はじめてレコードプレーヤーをお使いになる方はアームのバランスのとり方や針圧の掛け方、アームの高さの合わせ方
カートリッジの取り付け方など一般的なプレーヤーの使い方をよくお調べになってからお使いください。
よくプレーヤーで問題になるのはカートリッジの取り付けによる接触不良とアームやリフターの高さ調整ですね。
レコードプレーヤーは本機のように丁寧に作られていれば、まず良い音がします。その中ではアームがいちばん音に影響するかもしれません。
アームは単品販売はされなかったようですが、基本性能は高いと思います。
QL-7などに搭載されたUA-7045系のアームは連結部のゴムがヘタってウェイト下がりになるのですが
こちらのTH方式はわざとウェイトを下げてトレース能力を高めています。連結部のゴムがヘタることは無いようです。
丁寧に磨き上げてとても美しい工芸品のようです。当時のアームは本当に手間をかけて作られていました。

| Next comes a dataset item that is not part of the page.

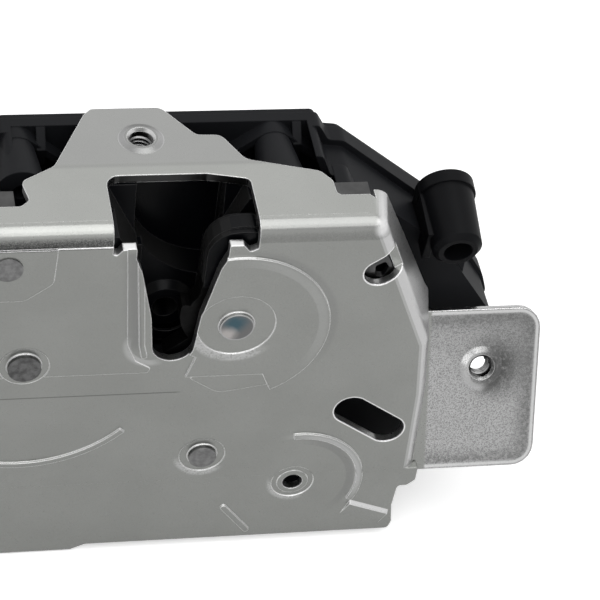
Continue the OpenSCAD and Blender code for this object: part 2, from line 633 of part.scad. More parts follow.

本機の良さはなんといってもそのシンプルさ故の故障の少なさです。同じACモーターを使った機種を含めてこれは特筆もの。
こういった古いプレーヤーでは大変重要ですね。
実は本機はトランスレスです。コスト的にも有利ですがトランスが無いプレーヤーは振動やノイズの点でも有利です。

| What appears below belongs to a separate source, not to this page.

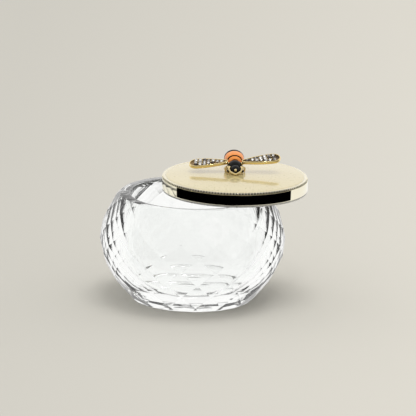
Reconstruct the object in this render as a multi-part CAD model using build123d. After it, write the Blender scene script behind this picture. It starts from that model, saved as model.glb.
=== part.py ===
"""Cut-crystal dappen dish with a pale gold lid and a jewelled bee finial.

The row frame has its origin at the centre of the dish's foot, +Z up, and the bee faces -Y.
The dish is a thick glass bowl, ground on the outside into staggered rows of flat lozenge facets,
with a smooth round hollow. The lid is a shallow metal cap that stands on a clear seal ring, and
it is drawn where it lies across the rim with part of the mouth uncovered. All sizes are in mm.
"""

from build123d import *
import math
import os

# ---- Glass bowl -------------------------------------------------------------------------------
BOWL_HEIGHT = 37.0
FACETS_AROUND = 16
FACET_TURN = 4.0  # degrees that the facet pattern is turned about +Z
GIRTH_HEIGHT = 21.2  # height of the widest ring of facet corners
GIRTH_RADIUS = 32.3  # radius of that ring of corners
FACET_STEP = 4.85  # height from one ring of corners to the next
LOWEST_ROW, HIGHEST_ROW = -5, 4  # rows of facets, counted from the girth
RIM_RADIUS = 25.5  # outer edge of the flat ground rim
MOUTH_RADIUS = 21.8
MOUTH_ROUNDING = 0.5
HOLLOW_RADIUS = 25.3  # the hollow at its widest
HOLLOW_WIDEST_HEIGHT = 21.0
FLOOR_THICKNESS = 4.8
FLOOR_RADIUS = 12.5  # flat middle of the hollow's floor

# ---- Where the lid lies -----------------------------------------------------------------------
LID_OFFSET = 15.5  # from the dish's axis to the lid's axis
LID_BEARING = 23.2  # degrees from +X towards +Y
LID_TURN = 2.5  # degrees that the lid, with its bee, is turned about its own axis
FIT_GAP = 0.02  # between faces that rest on each other

# ---- Seal ring --------------------------------------------------------------------------------
SEAL_INNER_RADIUS = 21.2
SEAL_OUTER_RADIUS = 25.2
SEAL_THICKNESS = 0.5
SEAL_RIB_RADII = (23.1, 24.0)
SEAL_RIB_HEIGHT = 1.9

# ---- Lid shell and milled ring ----------------------------------------------------------------
LID_RADIUS = 25.4
SKIRT_HEIGHT = 3.75  # plain band below the milled ring
SKIRT_WALL = 1.0
LID_EDGE_HEIGHT = 4.6
LID_DOME_RISE = 0.8
LID_TOP_THICKNESS = 1.0
RING_SEAT_RADIUS = 24.5
RING_HEIGHT = 0.82
RING_CREST_RADIUS = 25.4
RING_ROOT_RADIUS = 25.05
RING_BEVEL = 0.5
RING_TEETH = 150

# ---- Liner, a shallow cup pressed up inside the lid to cover the finial's screw -----------------
LINER_RADIUS = 22.7
LINER_WALL = 1.0
LINER_HEIGHT = 3.7

# ---- Finial fixing ----------------------------------------------------------------------------
SCREW_RADIUS = 0.95
SCREW_HOLE_RADIUS = 1.15
SCREW_DEPTH_IN_BEE = 1.6
SCREW_HEAD_RADIUS = 1.9
SCREW_HEAD_HEIGHT = 1.0
SCREW_SLOT = (0.5, 0.45)  # width and depth
WASHER_RADIUS = 3.0
WASHER_THICKNESS = 0.4

# ---- Bee, in its own frame: origin at the top of the lid, head towards -Y ------------------------
ABDOMEN_CENTRE = (0, 8.4, 3.2)
ABDOMEN_HALF_LENGTH = 6.0
ABDOMEN_RADIUS = 3.55
ABDOMEN_FLATNESS = 0.82  # its height over its width
ENAMEL_DEPTH = 0.35
STRIPES = ((4.15, 4.65), (8.3, 11.2), (12.4, 12.9))  # from and to, along Y
ABDOMEN_HEM_HEIGHT = 1.2  # the enamel ends this far above the lid
THORAX_CENTRE = (0, 1.9, 1.35)
THORAX_RADIUS = 2.85
THORAX_HEM_HEIGHT = 1.2
HEAD_CENTRE = (0, -1.1, 1.2)
HEAD_RADIUS = 1.95
HEAD_HEM_HEIGHT = 0.45
FACE_BEAD_RADIUS = 0.5
FACE_BEAD_RISE = 0.6  # above the head's centre
EYE_RADIUS = 0.55
EYE_BEARING = 14.0  # degrees forward of sideways
PAD_RADIUS = 2.2
FEELER_RADIUS = 0.34
LEG_RADIUS = 0.28
LEG_PAIRS = ((-40, 2.3), (-4, 1.6), (34, 1.6))  # bearing from sideways, height of the hip
LEG_KNEE_REACH, LEG_FOOT_REACH = 3.65, 3.35  # from the thorax's axis

# ---- Wings: each lies in its own frame, with its root at the origin and its span along +X ---------
WING_LENGTH, WING_CHORD = 13.7, 5.8
WING_THICKNESS = 1.15
WING_RIM_WIDTH = 0.45
WING_POCKET_DEPTH = 0.4
WING_ROOT_WIDTH = 1.6
WING_ROOT = (2.4, 1.9, 3.55)
WING_SWEEP = 7.0  # degrees towards the tail
WING_PITCH = 14.0  # degrees, trailing edge up
LEFT_WING_RISE, RIGHT_WING_RISE = -5.5, 5.5  # degrees from root to tip
STONE_RADIUS = 0.68
STONE_HEIGHT = 0.75
STONE_PITCH = 1.5
STONE_SIDES = 8
STONE_TABLE_SHARE = 0.55
GRAIN_RADIUS = 0.24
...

レコードプレーヤーはマニュアル機よりオート機の方が人気のようですが、オート機は故障のリスクも高くなります。
シンプルなマニュアル機は音の点でもずっと有利ですね。寝落ちを心配される方はテクニカなどの後付けのオートリフトアップを使いましょう。
ビクターはもともと日本ビクター蓄音器といったくらいでレコードプレーヤーの専門会社だったんですね。
この機種の頃には松下製のモーターを採用したり、上級機種JL-B77には自社開発の最高レベル(現在でもこれを超えるのはあるのか?)のモーターを開発したり
本機のように一時期ACモーターを開発採用したり
またDCモーターを開発採用しその後のメインモーターとして自社機はもちろんヤマハやマイクロなどにOEM供給する事になるようです。
先行した松下にならって短期間に試行錯誤した後に各社に多数供給できるモーターを開発したのだと思います。
短期間にこれだけ多くのモーター採用の機種があるのはプレーヤー専門会社としての意地があったんでしょう。
この機種はクォーツロックになる前の機種ですので回転が安定しないのではとお気になさる方も居られるかと思いますが
私が多数のプレーヤーを使ったところでは全く問題ないと確信します。
クォーツロックでないと音が変化するとかクォーツの方が音が良いとかはありません。クォーツなら調整がいらないというだけです。
ストロボが安定して止まらないと気にされる方も居られるかと思いますが
ストロボは電源の50Hzまたは60Hzの明滅を利用しているので目安にすぎません。
実際には電源周波数はその地域の電力使用量によっては微妙に変化するのです。
発電所はその変化をできるだけ少なくする努力はしていますがクォーツ並みにする事はできません。
DCサーボモーターですからプラッターの回転数は電源周波数には影響されません。周波数で変化するのはストロボの明滅周期です。
この変化を回転の変化ととらえて頻繁に回転調整をすればボリュームが痛んでしまいます。
レコードプレーヤーはオーディオ製品の中では特に繊細でその取り扱いには熟練が必要かと思います。
私は今でもレコードを聴くことがメインで多くのプレーヤーを使用してきました。
やはりオーディオマニアでしたらレコードを聴きましょう。
メカ部分がほとんどのアナログレコードプレーヤーはオーディオ機器の中では本当に特別な物と思います。